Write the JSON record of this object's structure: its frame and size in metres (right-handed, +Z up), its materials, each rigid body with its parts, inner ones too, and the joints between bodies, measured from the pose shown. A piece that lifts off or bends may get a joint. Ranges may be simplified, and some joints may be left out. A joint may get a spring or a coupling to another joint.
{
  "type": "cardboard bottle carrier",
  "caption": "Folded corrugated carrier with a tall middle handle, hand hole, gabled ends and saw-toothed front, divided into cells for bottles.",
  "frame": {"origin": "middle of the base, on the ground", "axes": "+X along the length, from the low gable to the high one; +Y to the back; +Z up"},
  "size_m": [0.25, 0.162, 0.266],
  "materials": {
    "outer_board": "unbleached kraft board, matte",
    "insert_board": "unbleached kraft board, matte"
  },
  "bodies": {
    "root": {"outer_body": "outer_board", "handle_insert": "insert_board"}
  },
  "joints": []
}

◆ ◆ ◆ ◆

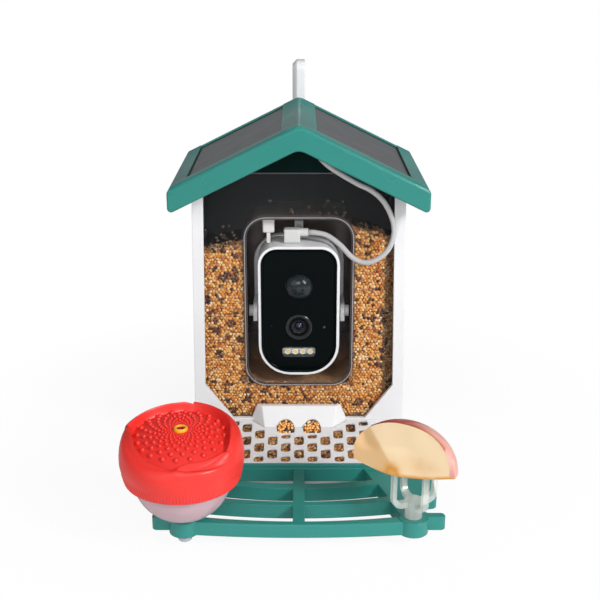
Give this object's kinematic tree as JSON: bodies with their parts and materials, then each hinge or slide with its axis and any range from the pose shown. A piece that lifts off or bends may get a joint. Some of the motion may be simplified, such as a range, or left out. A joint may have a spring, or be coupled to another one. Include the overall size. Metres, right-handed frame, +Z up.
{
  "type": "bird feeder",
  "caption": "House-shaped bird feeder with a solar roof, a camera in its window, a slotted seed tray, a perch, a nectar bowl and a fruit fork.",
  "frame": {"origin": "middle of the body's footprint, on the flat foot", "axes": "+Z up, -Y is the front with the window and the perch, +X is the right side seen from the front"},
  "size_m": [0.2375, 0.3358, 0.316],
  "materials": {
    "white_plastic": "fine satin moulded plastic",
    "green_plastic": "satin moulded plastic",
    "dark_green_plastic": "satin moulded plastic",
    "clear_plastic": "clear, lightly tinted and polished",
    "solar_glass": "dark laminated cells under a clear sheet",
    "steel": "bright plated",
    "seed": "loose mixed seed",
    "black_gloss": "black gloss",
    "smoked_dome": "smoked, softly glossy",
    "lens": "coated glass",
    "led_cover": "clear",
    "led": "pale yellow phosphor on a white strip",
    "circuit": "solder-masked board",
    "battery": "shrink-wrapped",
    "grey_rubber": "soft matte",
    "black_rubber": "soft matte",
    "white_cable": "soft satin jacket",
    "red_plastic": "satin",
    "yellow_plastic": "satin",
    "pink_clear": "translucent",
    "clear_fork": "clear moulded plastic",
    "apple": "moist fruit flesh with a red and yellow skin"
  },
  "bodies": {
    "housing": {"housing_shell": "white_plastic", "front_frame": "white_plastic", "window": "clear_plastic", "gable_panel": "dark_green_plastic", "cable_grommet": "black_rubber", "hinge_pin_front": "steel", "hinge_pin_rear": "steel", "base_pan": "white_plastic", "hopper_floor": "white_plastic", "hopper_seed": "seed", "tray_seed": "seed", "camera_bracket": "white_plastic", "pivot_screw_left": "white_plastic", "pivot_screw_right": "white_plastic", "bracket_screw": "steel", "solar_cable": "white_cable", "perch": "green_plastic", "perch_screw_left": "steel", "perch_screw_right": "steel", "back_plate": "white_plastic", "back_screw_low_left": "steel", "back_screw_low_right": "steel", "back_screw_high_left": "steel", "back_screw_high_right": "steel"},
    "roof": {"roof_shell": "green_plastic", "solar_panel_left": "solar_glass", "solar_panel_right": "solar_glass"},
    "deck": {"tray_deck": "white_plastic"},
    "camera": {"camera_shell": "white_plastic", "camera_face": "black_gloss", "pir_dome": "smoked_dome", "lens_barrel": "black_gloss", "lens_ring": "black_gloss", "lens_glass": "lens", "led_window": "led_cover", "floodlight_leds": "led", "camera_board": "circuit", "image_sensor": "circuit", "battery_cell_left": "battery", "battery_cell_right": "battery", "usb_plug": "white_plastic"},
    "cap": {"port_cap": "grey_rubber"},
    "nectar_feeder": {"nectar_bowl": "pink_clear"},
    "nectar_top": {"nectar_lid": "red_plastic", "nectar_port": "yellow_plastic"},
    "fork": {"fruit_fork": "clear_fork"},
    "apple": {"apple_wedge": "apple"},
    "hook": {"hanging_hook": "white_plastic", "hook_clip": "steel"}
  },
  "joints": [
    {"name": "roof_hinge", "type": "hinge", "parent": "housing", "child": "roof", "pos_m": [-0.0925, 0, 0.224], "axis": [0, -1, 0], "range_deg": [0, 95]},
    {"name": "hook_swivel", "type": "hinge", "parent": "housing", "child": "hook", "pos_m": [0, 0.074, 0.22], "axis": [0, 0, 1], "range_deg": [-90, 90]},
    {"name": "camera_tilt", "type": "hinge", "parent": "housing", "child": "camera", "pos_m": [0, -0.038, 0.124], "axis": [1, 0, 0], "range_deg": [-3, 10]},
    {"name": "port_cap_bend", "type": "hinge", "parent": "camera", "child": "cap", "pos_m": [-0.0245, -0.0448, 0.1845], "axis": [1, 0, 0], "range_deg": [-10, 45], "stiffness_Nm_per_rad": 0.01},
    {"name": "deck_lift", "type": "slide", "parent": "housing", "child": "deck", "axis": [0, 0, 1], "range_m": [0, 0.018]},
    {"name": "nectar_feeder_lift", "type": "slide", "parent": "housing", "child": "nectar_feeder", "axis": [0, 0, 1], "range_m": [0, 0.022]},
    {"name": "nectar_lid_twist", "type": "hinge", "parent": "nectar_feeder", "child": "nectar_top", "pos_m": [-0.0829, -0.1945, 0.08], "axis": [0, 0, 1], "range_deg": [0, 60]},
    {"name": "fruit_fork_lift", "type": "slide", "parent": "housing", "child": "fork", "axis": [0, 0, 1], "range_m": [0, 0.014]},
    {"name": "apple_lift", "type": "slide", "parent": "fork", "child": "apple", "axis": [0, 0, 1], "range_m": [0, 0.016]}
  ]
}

◆ ◆ ◆ ◆

=== Set problem ===
Extract every line containing the string "slide" from the data above.

=== In response ===
Give this object's kinematic tree as JSON: bodies with their parts and materials, then each hinge or slide with its axis and any range from the pose shown. A piece that lifts off or bends may get a joint. Some of the motion may be simplified, such as a range, or left out. A joint may have a spring, or be coupled to another one. Include the overall size. Metres, right-handed frame, +Z up.
    {"name": "deck_lift", "type": "slide", "parent": "housing", "child": "deck", "axis": [0, 0, 1], "range_m": [0, 0.018]},
    {"name": "nectar_feeder_lift", "type": "slide", "parent": "housing", "child": "nectar_feeder", "axis": [0, 0, 1], "range_m": [0, 0.022]},
    {"name": "fruit_fork_lift", "type": "slide", "parent": "housing", "child": "fork", "axis": [0, 0, 1], "range_m": [0, 0.014]},
    {"name": "apple_lift", "type": "slide", "parent": "fork", "child": "apple", "axis": [0, 0, 1], "range_m": [0, 0.016]}